See, when you stumble out the other side of your child-bearing years, you can feel a little disoriented, no matter your age or circumstance. Getting pregnant, and then having and raising a baby, is such an all-encompassing period of time that when you finally have a little kid who is not catapulting through milestones at warp speed, you sure can feel a little lost, a little like WHAT NOW? What to do with some of this extra time? I try to spend a lot of it snuggling the crap out of my son, but he looks at me with annoyance now more than ever. "NO THANK YOU, MOMMY." He practically rolls his eyes.
(Something tells me the eye roll isn't going anywhere.)
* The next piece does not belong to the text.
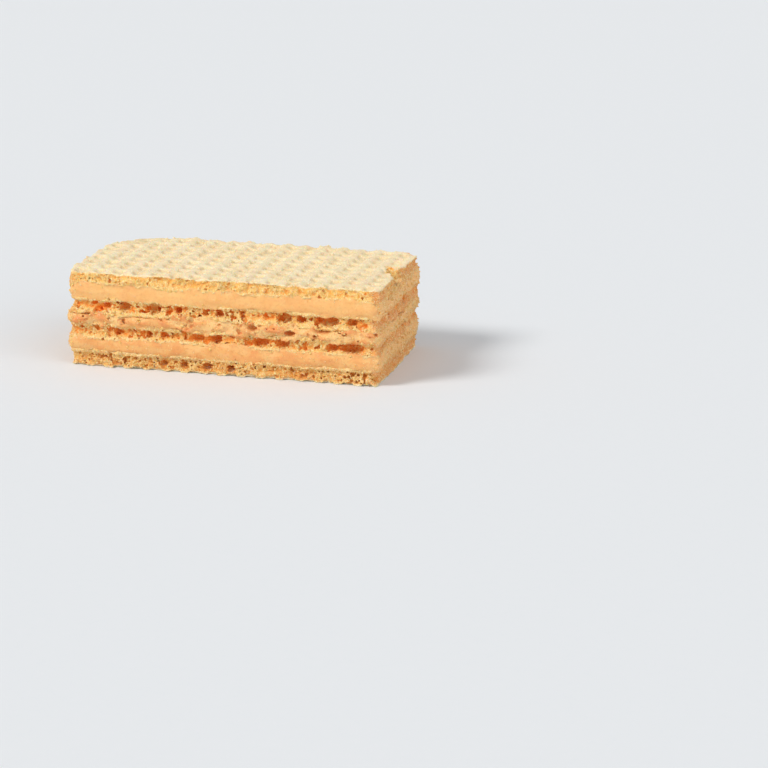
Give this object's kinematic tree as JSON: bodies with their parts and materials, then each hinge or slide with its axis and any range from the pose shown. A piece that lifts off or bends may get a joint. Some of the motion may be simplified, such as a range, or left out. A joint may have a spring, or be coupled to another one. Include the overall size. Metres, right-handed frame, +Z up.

So, I wrote a list. A list of things I want to do and be and see and, FINE WHATEVER, it's a life list. (I know.) I'm not going to bore you with the list. It includes a lot of self-indulgant things and I suspect you don't really want to hear one more blogger going on about a cross-country road trip she wants to take or how she wants to see Europe. Vacationing is so revolutionary! As Mike recently said to me, "Babe, EVERYONE wants to travel, you are not inventing a new thing by wanting to go places."
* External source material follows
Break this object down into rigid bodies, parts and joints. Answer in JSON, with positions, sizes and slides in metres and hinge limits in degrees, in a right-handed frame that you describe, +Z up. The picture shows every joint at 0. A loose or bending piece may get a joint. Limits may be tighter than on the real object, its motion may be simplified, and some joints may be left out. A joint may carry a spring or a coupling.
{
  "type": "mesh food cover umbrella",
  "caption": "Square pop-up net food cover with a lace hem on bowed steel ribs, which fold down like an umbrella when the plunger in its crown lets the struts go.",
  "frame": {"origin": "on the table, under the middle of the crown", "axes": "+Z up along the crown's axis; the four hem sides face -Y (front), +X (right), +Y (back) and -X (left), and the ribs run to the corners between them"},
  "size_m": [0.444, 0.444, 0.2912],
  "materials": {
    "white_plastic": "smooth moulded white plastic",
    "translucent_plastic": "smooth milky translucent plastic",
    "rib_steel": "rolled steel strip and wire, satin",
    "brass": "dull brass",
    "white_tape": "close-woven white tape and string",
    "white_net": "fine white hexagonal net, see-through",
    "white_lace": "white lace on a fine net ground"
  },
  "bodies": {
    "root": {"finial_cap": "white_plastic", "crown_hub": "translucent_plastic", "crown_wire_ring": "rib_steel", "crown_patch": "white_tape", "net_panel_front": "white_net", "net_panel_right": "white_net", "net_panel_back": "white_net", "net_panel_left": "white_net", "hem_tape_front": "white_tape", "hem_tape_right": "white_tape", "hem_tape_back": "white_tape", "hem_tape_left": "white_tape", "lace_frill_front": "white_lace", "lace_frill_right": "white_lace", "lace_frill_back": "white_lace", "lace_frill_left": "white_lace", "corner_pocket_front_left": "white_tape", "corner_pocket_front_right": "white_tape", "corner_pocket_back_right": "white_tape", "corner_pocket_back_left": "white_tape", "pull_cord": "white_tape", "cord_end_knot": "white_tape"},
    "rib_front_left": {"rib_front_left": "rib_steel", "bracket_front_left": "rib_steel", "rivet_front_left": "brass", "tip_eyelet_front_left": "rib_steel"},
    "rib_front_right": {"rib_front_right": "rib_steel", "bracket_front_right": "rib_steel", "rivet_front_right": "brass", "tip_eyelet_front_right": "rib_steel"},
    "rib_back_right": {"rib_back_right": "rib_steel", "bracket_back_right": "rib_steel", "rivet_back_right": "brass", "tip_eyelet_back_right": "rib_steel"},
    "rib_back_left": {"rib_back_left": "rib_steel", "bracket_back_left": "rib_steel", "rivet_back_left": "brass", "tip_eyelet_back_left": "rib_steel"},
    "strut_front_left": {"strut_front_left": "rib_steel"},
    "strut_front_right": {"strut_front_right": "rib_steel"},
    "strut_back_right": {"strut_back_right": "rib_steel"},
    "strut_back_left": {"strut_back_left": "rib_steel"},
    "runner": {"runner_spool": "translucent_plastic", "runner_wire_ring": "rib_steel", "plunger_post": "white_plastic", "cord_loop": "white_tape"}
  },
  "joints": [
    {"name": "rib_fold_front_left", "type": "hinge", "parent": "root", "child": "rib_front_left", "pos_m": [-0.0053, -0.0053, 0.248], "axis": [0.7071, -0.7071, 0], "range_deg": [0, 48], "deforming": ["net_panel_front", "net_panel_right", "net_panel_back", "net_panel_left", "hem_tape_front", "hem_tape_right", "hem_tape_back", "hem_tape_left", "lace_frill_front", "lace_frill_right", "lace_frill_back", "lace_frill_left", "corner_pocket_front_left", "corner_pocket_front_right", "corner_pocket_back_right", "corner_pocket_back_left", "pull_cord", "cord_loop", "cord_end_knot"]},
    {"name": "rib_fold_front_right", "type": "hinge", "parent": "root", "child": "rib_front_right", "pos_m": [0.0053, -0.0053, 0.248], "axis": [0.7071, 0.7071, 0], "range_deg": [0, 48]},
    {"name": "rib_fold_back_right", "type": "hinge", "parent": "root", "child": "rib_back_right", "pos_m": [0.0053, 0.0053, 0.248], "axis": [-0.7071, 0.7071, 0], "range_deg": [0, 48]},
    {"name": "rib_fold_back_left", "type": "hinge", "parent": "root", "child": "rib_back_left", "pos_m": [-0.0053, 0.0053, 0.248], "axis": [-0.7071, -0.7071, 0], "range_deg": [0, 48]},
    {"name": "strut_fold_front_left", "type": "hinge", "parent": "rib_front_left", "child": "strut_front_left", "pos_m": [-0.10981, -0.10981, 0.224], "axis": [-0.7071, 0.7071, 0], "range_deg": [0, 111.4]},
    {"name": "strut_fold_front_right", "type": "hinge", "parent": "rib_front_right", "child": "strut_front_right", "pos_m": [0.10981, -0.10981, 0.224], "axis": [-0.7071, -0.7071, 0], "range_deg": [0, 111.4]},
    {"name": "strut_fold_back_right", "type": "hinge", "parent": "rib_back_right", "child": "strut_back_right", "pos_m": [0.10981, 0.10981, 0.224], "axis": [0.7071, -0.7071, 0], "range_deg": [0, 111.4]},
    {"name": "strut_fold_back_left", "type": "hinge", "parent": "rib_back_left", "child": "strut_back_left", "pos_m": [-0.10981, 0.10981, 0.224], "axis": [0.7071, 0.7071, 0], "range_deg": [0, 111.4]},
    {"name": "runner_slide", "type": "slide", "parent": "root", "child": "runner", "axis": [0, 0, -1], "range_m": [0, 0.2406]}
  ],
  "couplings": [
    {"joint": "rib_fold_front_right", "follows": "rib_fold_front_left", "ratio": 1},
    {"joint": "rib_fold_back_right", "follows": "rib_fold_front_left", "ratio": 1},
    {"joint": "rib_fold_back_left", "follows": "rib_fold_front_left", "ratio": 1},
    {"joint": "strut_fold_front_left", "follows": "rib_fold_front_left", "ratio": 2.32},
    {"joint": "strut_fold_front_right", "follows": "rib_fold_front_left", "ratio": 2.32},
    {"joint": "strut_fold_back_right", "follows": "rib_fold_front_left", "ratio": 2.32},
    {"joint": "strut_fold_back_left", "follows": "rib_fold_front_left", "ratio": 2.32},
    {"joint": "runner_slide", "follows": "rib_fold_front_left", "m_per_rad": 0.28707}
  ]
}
(That made him sound rude, but he's awesome, swear it.)
I'll just say that one thing on this list is to write a book.
OH MY GOD WHY DID I SAY THAT? Writing a book is even less revolutionary than traveling. Except, I've had this idea for a book in my mind since I was 15 (half my life!). I started writing this book as a movie, and I actually first wrote anything down about it as a movie PREVIEW (basically the dialogue for the trailer) and I recently remembered this story (and dusted it off) and have begun writing it on my commute to work*. It's been...kind of magical.
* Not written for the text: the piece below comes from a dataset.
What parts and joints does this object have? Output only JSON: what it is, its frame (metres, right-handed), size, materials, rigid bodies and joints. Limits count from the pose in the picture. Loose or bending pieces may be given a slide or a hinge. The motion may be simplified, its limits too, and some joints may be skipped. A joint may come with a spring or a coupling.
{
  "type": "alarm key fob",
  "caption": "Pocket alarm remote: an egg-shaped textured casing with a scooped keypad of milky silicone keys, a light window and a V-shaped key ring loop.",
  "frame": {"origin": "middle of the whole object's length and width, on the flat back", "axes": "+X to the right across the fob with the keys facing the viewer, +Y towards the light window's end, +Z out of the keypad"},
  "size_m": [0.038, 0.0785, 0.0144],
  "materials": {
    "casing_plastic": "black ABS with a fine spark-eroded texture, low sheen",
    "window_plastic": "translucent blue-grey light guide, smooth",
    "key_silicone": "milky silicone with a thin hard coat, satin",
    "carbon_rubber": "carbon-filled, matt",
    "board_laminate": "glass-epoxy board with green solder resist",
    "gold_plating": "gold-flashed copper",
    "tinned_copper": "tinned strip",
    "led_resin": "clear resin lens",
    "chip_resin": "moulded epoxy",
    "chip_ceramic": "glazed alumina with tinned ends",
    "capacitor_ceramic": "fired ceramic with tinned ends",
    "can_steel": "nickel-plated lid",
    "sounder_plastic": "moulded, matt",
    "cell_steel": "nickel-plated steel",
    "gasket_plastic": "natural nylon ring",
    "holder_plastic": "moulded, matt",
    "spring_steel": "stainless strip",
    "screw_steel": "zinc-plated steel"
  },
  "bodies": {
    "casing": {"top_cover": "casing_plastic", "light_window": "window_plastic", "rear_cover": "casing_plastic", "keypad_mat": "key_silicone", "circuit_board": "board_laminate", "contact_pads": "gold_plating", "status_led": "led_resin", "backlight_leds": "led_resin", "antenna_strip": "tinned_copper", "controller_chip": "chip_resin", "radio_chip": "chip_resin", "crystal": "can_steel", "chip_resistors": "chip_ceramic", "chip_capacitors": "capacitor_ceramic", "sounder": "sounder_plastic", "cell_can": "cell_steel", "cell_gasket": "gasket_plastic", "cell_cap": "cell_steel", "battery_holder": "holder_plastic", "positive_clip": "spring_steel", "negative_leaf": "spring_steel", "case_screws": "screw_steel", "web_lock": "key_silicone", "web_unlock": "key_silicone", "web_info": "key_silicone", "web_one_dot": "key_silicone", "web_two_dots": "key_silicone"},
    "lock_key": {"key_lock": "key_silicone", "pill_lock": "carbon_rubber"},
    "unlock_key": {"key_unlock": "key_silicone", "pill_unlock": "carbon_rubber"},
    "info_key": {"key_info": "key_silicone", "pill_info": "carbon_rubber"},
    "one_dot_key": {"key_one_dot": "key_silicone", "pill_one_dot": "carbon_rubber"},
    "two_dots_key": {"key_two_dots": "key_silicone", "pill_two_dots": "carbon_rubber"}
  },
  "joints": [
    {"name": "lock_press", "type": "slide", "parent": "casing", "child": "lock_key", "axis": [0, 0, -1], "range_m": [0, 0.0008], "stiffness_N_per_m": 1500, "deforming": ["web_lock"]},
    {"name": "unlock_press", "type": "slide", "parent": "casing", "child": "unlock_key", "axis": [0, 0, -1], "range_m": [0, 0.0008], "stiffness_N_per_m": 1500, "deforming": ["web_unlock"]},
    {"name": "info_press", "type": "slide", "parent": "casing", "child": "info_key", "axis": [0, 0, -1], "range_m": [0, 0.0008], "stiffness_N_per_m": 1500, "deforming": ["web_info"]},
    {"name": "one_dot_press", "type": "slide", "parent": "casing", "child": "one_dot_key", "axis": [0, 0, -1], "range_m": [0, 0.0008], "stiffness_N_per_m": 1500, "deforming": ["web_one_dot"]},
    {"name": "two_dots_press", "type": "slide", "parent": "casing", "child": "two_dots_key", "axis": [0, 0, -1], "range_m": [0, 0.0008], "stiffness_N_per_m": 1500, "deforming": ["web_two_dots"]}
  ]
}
I don't know what will come of this (oh, likely nothing) but my ultimate career goal has always been to write yet I have never once felt like being a writer wasn't just a silly pipe dream, even when I take side jobs AS a paid writer, even as I write every single day at my day job.
But, as I just talk aloud to myself on the way to work or scribble notes in a notebook or name (and re-name and re-name) characters, I feel something sort of awaken in me, a writer-ish side of me, and it feels really nice.
I guess I'm sharing all this because Kyle is now three, heading full speed ahead toward three-and-a-half and then he'll be four and maybe there's a baby in our future (I don't think there is but I've learned to never say never) or maybe there's a little boy or girl who already exists who needs our love in a very real way or, hey, maybe there are other cool things we can't anticipate. Maybe maybe maybe. Life is just so awesomely weird in that who KNOWS what's actually ahead, but I look at this list I wrote and remember that there's a lot to do in between life finding me. While I wait for unexpected awesome things to surprise me, I can surprise myself.
So much of our story isn't really up to us, but then again so much of it is.
*I record thoughts on my phone or just hope to remember things. I don't physically write anything down because that would be crazy. That would be even BEYOND ME crazy!